Pearson’s Quest to Cover the Planet in Company-Run Schools | WIRED

Pearson’s Quest to Cover the Planet in Company-Run Schools | WIRED:
Pearson’s Quest to Cover the Planet in Company-Run Schools



 For decades, the major landmark of Balut, Tondo, a densely populated slum squeezed against Manila’s North Harbor, was a monumental pile of often-smoldering trash nicknamed Smokey Mountain. “It used to be sort of pretty, actually,” says Nellie Cruz, a lifelong resident. She points to the spot, now bulldozed, across a reeking, garbage-strewn canal from where we stand with her 13-year-old son, Aki.
The scene is humble, yes, but Nellie, a single mother, isn’t destitute or desperate. She’s a modern, upwardly mobile megacity dweller, the kind you’re equally likely to meet in Shanghai or São Paulo, except with better English skills—the legacy of the Philippines’ history as a US colony and one key to its current economic growth.
Both Nellie and Aki carry iPhones, for example, though the devices were given to them by Nellie’s sister, a nurse, who lives in the San Francisco Bay Area.

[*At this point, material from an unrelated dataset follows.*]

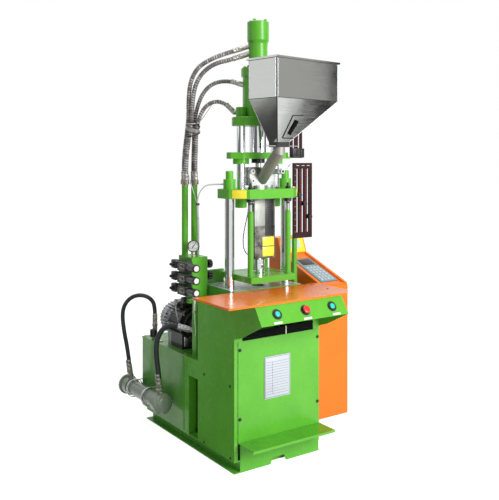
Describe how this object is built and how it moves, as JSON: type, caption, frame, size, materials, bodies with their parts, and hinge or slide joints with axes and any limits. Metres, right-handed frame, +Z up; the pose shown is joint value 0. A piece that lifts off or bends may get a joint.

The Cruzes’ immaculate, doll-size family compound has a caged rooster in the front yard, Christian inspirational wall decals, and a strong Wi-Fi signal. In contrast to the screen-time panic among US parents, Nellie is OK with her only child spending time in his attic bedroom, gaming and browsing science pages on Facebook, rather than out on the street exposed to the pounding sun, the omnipresent filth, and the drug gangs on the corner.
The same protective but ambitious impulses were at work when it came to choosing a school for Aki. He attended Catholic institutions when he was younger. Then Nellie lost her job in marketing. So for sixth grade, Aki went off to public school.

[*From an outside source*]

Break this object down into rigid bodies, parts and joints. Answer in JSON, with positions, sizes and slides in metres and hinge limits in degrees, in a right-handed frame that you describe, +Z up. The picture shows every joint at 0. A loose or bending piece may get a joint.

“There were 58 students in one classroom,” he tells me. “Only some of us, the Section 1s”—top performers—“got to sit in the classroom. The others studied in the corridor.” Nellie didn’t like her quiet, polite child having to mix it up with kids “from all walks of life,” as she puts it.
So for seventh grade they found a new option at the other end of the street from the public school, housed in a former umbrella factory. The sign outside reads “APEC Schools: Affordable World Class Education From Ayala and Pearson.”

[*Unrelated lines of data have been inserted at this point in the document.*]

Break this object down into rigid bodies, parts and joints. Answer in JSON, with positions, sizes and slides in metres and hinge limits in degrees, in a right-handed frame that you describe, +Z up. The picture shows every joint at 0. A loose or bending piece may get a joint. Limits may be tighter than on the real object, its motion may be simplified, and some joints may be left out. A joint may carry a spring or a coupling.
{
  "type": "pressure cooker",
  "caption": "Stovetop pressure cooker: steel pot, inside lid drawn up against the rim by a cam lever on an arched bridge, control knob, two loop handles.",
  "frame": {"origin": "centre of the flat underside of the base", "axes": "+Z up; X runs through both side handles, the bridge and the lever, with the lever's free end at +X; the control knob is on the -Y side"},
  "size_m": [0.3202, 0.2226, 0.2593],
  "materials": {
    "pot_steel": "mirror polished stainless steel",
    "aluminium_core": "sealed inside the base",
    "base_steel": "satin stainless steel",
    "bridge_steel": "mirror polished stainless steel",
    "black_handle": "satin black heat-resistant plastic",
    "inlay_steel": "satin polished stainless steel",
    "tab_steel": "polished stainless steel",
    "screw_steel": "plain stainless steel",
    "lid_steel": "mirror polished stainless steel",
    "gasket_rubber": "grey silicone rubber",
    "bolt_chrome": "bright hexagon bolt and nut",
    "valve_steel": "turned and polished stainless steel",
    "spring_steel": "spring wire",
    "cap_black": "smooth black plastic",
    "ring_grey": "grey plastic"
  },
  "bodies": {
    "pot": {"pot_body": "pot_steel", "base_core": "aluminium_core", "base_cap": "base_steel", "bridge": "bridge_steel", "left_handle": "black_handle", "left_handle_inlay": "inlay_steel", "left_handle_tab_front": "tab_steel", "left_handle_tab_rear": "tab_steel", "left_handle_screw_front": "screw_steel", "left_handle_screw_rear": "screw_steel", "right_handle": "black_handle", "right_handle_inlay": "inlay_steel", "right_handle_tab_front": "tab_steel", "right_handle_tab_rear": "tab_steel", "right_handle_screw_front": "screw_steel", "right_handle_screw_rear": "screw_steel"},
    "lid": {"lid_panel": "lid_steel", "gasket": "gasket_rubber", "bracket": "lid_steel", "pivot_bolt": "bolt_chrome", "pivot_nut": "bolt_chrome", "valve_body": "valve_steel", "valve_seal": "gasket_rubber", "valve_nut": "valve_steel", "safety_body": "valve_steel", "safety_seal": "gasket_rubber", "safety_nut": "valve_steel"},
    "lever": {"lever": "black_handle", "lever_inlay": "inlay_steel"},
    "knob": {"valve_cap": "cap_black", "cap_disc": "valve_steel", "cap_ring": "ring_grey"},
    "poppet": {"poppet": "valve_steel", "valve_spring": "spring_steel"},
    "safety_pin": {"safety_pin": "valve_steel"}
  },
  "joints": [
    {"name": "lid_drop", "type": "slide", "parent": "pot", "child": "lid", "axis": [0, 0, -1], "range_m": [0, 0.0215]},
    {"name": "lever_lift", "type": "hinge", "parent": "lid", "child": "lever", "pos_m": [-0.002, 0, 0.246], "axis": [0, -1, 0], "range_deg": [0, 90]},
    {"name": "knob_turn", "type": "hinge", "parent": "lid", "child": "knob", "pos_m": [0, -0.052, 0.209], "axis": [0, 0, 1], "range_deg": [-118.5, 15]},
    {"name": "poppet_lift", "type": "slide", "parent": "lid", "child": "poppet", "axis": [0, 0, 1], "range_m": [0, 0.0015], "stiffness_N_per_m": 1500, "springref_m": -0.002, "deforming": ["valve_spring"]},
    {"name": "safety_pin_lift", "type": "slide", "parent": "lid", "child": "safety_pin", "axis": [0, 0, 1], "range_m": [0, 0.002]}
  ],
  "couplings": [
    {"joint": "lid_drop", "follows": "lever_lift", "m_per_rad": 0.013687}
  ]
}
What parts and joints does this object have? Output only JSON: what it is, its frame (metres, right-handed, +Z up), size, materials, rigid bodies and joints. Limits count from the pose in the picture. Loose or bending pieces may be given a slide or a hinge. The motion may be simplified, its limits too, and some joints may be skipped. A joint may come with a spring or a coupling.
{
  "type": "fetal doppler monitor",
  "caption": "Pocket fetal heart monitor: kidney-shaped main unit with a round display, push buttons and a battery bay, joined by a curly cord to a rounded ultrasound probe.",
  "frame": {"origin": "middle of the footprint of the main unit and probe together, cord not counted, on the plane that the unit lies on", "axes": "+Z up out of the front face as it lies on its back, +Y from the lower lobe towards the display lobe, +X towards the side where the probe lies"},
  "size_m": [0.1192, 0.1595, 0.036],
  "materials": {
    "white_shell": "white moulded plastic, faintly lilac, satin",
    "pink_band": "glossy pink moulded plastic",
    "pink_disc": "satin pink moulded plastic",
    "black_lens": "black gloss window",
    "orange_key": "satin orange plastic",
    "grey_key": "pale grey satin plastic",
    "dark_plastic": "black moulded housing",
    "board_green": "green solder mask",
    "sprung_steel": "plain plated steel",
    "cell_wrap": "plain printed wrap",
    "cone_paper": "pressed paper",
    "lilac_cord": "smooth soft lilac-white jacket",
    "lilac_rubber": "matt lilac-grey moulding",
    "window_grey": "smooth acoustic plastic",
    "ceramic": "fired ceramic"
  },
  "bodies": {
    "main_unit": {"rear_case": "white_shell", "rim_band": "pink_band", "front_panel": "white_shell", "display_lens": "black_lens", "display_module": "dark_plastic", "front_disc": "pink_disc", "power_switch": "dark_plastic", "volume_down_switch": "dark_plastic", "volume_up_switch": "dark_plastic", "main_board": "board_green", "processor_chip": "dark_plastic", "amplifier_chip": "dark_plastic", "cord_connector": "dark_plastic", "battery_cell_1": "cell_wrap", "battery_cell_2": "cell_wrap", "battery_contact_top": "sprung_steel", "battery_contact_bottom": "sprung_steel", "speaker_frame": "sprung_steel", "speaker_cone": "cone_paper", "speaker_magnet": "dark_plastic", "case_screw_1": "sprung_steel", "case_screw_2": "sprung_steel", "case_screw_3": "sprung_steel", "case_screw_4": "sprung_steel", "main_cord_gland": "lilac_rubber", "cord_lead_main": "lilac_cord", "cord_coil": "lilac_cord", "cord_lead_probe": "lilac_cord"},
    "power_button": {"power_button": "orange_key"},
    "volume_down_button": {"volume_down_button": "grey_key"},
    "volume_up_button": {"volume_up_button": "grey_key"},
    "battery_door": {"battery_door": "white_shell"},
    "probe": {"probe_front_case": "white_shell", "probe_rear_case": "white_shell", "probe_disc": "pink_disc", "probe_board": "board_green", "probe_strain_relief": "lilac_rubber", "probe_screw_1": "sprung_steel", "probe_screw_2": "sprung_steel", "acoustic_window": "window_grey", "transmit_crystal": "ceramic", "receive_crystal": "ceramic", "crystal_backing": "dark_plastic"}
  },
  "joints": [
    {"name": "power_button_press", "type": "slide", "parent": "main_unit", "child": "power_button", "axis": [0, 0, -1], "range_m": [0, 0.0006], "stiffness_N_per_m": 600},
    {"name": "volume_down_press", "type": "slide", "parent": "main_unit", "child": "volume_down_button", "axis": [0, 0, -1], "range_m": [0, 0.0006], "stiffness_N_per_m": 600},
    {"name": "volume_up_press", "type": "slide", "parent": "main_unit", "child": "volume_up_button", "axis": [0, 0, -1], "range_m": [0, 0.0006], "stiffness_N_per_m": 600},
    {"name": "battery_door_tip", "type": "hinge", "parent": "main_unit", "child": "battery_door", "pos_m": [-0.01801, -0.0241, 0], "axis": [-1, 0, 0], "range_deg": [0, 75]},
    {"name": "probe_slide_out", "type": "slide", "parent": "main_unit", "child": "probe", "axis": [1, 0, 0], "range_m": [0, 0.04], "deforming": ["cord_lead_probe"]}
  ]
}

APEC isn’t just new to Tondo or Manila. It’s a different kind of school altogether: one that’s part of a for-profit chain and relatively low-cost at $2 a day, what you might pay for a monthly smartphone bill here. The chain is a fast-growing joint venture between Ayala, one of the Philippines’ biggest conglomerates, and Pearson, the largest education company in the world.
In the US, Pearson is best known as a major crafter of the Common Core tests used in many states. It also markets learning software, powers online college programs, and runs computer-based exams like the GMAT and the GED. In fact, Nellie already knew the name Pearson from the tests and prep her sister took to get into nursing school.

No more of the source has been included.